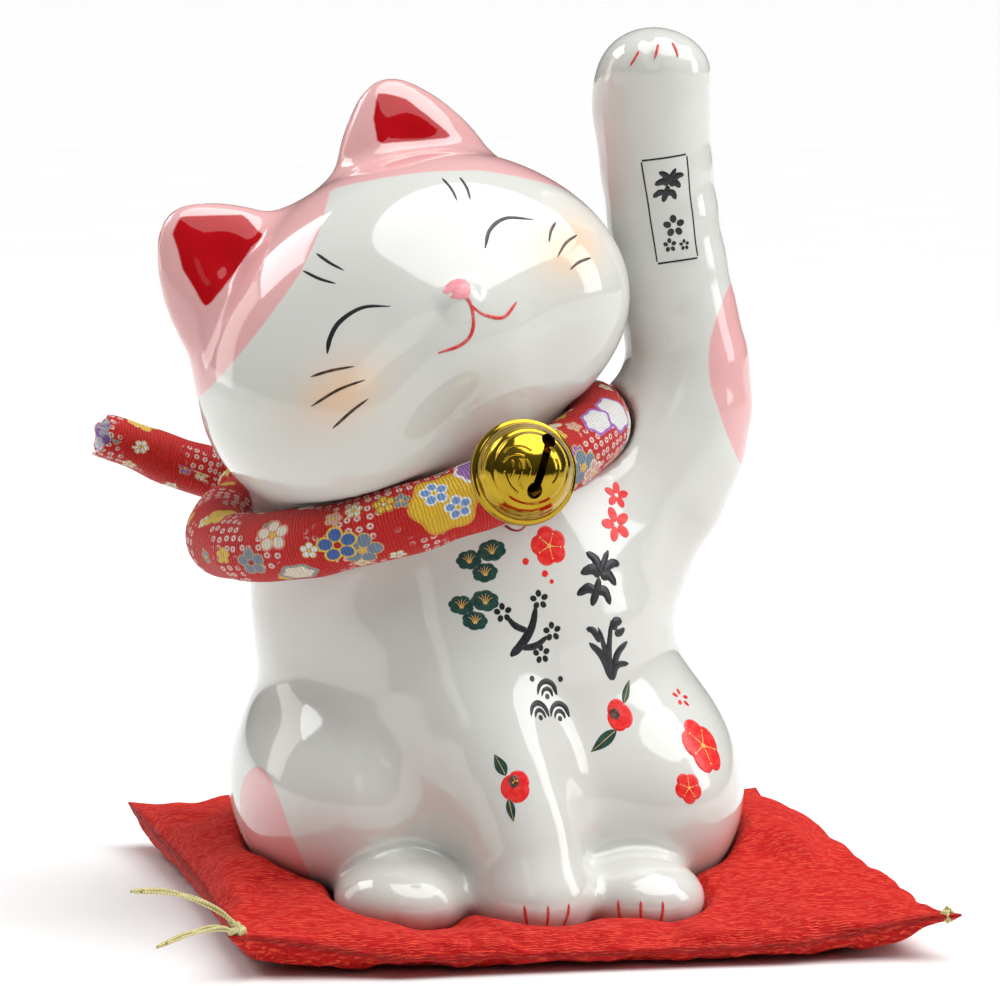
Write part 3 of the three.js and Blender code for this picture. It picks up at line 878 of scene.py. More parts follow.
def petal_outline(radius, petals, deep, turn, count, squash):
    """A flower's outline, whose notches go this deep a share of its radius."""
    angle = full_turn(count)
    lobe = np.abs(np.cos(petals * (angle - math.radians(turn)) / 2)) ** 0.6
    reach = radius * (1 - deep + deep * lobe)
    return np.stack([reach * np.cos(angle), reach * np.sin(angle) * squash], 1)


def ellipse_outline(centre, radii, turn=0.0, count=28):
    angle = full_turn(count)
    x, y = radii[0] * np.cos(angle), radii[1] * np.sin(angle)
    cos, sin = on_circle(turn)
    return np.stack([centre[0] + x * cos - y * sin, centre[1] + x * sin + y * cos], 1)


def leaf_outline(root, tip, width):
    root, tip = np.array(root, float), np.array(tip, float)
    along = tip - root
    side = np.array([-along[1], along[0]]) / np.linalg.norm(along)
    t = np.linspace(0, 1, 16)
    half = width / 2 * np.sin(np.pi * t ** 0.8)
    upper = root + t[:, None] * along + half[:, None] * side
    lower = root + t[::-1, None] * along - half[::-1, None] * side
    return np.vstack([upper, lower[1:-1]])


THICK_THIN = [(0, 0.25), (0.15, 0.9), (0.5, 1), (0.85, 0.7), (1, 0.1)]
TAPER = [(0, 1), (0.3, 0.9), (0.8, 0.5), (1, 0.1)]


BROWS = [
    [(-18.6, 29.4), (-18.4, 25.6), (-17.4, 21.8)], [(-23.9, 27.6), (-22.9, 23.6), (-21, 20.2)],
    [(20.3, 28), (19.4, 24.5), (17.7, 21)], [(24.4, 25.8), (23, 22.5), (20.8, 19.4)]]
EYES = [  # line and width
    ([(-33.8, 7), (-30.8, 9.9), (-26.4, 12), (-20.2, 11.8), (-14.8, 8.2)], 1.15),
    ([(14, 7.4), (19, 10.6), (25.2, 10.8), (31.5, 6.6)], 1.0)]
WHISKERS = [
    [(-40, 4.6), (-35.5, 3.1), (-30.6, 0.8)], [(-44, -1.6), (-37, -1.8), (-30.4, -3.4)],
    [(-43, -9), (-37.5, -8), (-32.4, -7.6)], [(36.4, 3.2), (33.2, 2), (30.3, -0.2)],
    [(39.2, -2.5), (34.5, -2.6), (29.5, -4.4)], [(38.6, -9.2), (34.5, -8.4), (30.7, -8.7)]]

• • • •

• Goal of the exercise
Exactly as they stand, set down the lines from the top of the data through the line with "return np.stack([reach *".

• Task answer
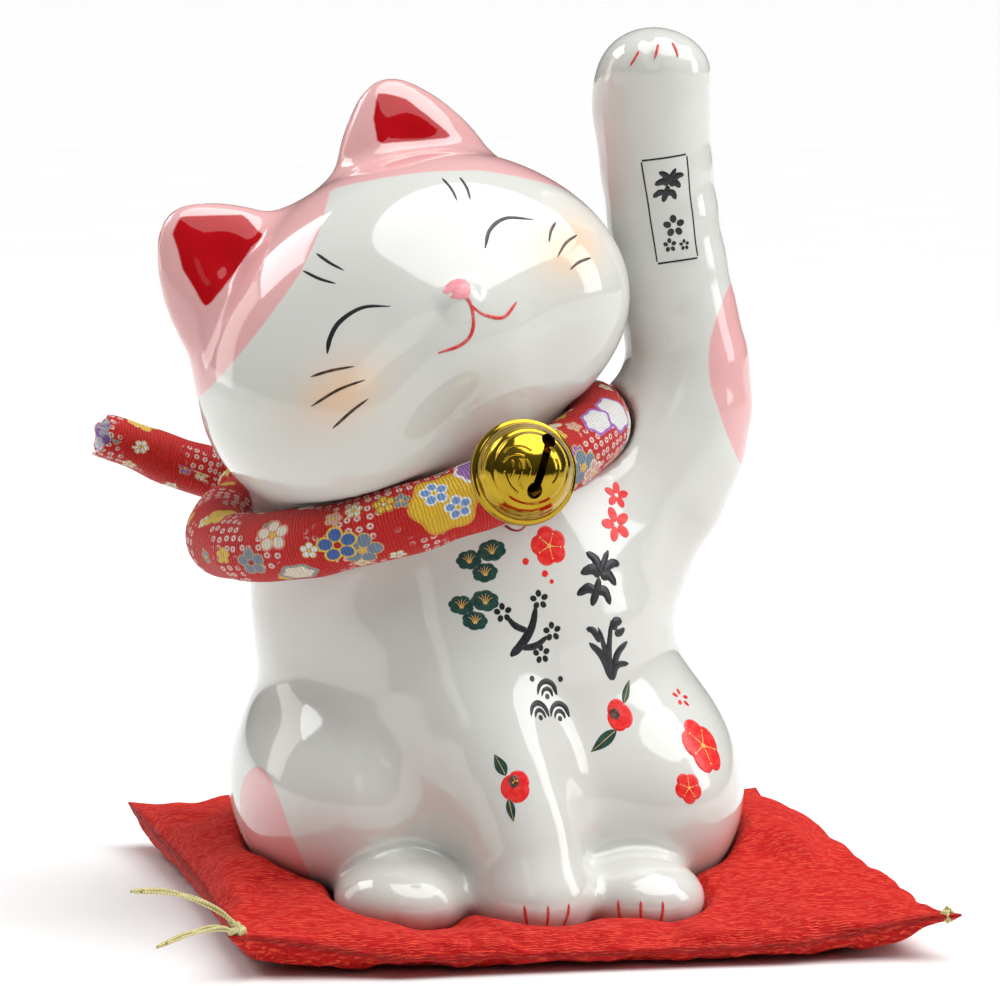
Write part 3 of the three.js and Blender code for this picture. It picks up at line 878 of scene.py. More parts follow.
def petal_outline(radius, petals, deep, turn, count, squash):
    """A flower's outline, whose notches go this deep a share of its radius."""
    angle = full_turn(count)
    lobe = np.abs(np.cos(petals * (angle - math.radians(turn)) / 2)) ** 0.6
    reach = radius * (1 - deep + deep * lobe)
    return np.stack([reach * np.cos(angle), reach * np.sin(angle) * squash], 1)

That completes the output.